- Given instruction -
Reproduce each line exactly.
------ Provided material ------
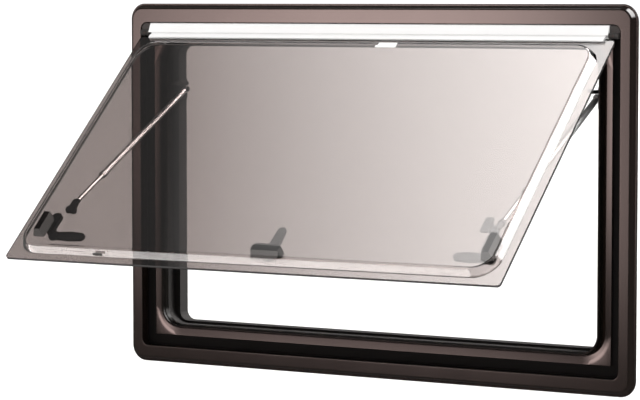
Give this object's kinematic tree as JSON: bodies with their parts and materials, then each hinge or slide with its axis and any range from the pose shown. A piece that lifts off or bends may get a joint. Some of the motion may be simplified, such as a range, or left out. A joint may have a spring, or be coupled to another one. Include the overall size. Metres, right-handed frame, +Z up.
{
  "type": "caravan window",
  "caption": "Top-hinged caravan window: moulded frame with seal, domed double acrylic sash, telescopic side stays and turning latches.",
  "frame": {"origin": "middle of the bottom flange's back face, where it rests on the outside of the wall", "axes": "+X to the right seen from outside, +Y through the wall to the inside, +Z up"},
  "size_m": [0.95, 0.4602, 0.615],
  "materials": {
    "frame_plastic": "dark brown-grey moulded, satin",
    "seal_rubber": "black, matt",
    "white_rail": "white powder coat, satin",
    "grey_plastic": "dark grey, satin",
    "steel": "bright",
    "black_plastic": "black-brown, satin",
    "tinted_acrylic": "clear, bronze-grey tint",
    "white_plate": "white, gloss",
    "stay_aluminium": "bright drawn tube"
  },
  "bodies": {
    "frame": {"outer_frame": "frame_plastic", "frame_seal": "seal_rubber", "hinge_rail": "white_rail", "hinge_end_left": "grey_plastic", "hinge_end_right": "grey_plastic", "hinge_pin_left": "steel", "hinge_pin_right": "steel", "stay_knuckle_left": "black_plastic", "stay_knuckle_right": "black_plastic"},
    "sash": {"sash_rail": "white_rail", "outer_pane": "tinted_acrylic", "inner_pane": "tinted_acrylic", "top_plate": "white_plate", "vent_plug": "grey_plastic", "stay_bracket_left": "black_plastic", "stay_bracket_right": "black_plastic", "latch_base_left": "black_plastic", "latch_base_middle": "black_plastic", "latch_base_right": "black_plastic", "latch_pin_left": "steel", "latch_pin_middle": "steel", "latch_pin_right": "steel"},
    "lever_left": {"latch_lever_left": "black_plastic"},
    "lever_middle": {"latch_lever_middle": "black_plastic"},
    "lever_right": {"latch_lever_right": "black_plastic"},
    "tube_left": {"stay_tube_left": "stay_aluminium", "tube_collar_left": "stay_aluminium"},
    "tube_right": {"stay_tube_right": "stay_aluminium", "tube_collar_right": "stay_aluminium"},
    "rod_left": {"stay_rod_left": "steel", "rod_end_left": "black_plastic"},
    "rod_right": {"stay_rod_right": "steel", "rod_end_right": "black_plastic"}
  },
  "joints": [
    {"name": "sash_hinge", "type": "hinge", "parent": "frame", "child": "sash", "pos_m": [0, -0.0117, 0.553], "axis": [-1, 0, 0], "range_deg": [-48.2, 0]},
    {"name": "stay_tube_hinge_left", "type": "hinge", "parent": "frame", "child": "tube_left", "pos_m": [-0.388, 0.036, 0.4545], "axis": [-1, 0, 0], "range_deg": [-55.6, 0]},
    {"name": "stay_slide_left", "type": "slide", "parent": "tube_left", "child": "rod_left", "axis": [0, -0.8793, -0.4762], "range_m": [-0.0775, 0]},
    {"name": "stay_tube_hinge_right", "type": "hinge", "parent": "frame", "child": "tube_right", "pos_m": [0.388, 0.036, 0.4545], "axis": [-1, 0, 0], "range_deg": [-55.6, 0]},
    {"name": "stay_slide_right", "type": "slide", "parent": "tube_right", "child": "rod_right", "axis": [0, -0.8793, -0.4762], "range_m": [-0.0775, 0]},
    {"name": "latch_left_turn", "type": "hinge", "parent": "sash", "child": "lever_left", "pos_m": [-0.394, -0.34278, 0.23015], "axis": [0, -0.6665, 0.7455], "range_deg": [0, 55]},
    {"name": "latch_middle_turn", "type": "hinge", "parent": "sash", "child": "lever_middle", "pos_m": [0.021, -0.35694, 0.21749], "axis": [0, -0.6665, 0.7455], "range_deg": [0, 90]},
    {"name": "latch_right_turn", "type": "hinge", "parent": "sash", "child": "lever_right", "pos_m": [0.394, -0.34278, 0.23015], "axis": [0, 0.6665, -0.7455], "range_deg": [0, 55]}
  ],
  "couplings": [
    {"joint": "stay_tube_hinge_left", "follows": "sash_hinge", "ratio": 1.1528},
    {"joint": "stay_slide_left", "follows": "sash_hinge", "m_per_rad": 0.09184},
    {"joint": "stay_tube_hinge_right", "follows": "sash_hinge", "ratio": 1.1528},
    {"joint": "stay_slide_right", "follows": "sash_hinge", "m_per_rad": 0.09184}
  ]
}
------
- Solution for this problem -
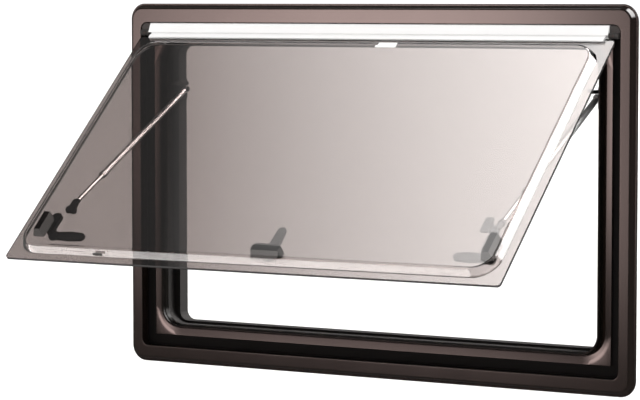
Give this object's kinematic tree as JSON: bodies with their parts and materials, then each hinge or slide with its axis and any range from the pose shown. A piece that lifts off or bends may get a joint. Some of the motion may be simplified, such as a range, or left out. A joint may have a spring, or be coupled to another one. Include the overall size. Metres, right-handed frame, +Z up.
{
  "type": "caravan window",
  "caption": "Top-hinged caravan window: moulded frame with seal, domed double acrylic sash, telescopic side stays and turning latches.",
  "frame": {"origin": "middle of the bottom flange's back face, where it rests on the outside of the wall", "axes": "+X to the right seen from outside, +Y through the wall to the inside, +Z up"},
  "size_m": [0.95, 0.4602, 0.615],
  "materials": {
    "frame_plastic": "dark brown-grey moulded, satin",
    "seal_rubber": "black, matt",
    "white_rail": "white powder coat, satin",
    "grey_plastic": "dark grey, satin",
    "steel": "bright",
    "black_plastic": "black-brown, satin",
    "tinted_acrylic": "clear, bronze-grey tint",
    "white_plate": "white, gloss",
    "stay_aluminium": "bright drawn tube"
  },
  "bodies": {
    "frame": {"outer_frame": "frame_plastic", "frame_seal": "seal_rubber", "hinge_rail": "white_rail", "hinge_end_left": "grey_plastic", "hinge_end_right": "grey_plastic", "hinge_pin_left": "steel", "hinge_pin_right": "steel", "stay_knuckle_left": "black_plastic", "stay_knuckle_right": "black_plastic"},
    "sash": {"sash_rail": "white_rail", "outer_pane": "tinted_acrylic", "inner_pane": "tinted_acrylic", "top_plate": "white_plate", "vent_plug": "grey_plastic", "stay_bracket_left": "black_plastic", "stay_bracket_right": "black_plastic", "latch_base_left": "black_plastic", "latch_base_middle": "black_plastic", "latch_base_right": "black_plastic", "latch_pin_left": "steel", "latch_pin_middle": "steel", "latch_pin_right": "steel"},
    "lever_left": {"latch_lever_left": "black_plastic"},
    "lever_middle": {"latch_lever_middle": "black_plastic"},
    "lever_right": {"latch_lever_right": "black_plastic"},
    "tube_left": {"stay_tube_left": "stay_aluminium", "tube_collar_left": "stay_aluminium"},
    "tube_right": {"stay_tube_right": "stay_aluminium", "tube_collar_right": "stay_aluminium"},
    "rod_left": {"stay_rod_left": "steel", "rod_end_left": "black_plastic"},
    "rod_right": {"stay_rod_right": "steel", "rod_end_right": "black_plastic"}
  },
  "joints": [
    {"name": "sash_hinge", "type": "hinge", "parent": "frame", "child": "sash", "pos_m": [0, -0.0117, 0.553], "axis": [-1, 0, 0], "range_deg": [-48.2, 0]},
    {"name": "stay_tube_hinge_left", "type": "hinge", "parent": "frame", "child": "tube_left", "pos_m": [-0.388, 0.036, 0.4545], "axis": [-1, 0, 0], "range_deg": [-55.6, 0]},
    {"name": "stay_slide_left", "type": "slide", "parent": "tube_left", "child": "rod_left", "axis": [0, -0.8793, -0.4762], "range_m": [-0.0775, 0]},
    {"name": "stay_tube_hinge_right", "type": "hinge", "parent": "frame", "child": "tube_right", "pos_m": [0.388, 0.036, 0.4545], "axis": [-1, 0, 0], "range_deg": [-55.6, 0]},
    {"name": "stay_slide_right", "type": "slide", "parent": "tube_right", "child": "rod_right", "axis": [0, -0.8793, -0.4762], "range_m": [-0.0775, 0]},
    {"name": "latch_left_turn", "type": "hinge", "parent": "sash", "child": "lever_left", "pos_m": [-0.394, -0.34278, 0.23015], "axis": [0, -0.6665, 0.7455], "range_deg": [0, 55]},
    {"name": "latch_middle_turn", "type": "hinge", "parent": "sash", "child": "lever_middle", "pos_m": [0.021, -0.35694, 0.21749], "axis": [0, -0.6665, 0.7455], "range_deg": [0, 90]},
    {"name": "latch_right_turn", "type": "hinge", "parent": "sash", "child": "lever_right", "pos_m": [0.394, -0.34278, 0.23015], "axis": [0, 0.6665, -0.7455], "range_deg": [0, 55]}
  ],
  "couplings": [
    {"joint": "stay_tube_hinge_left", "follows": "sash_hinge", "ratio": 1.1528},
    {"joint": "stay_slide_left", "follows": "sash_hinge", "m_per_rad": 0.09184},
    {"joint": "stay_tube_hinge_right", "follows": "sash_hinge", "ratio": 1.1528},
    {"joint": "stay_slide_right", "follows": "sash_hinge", "m_per_rad": 0.09184}
  ]
}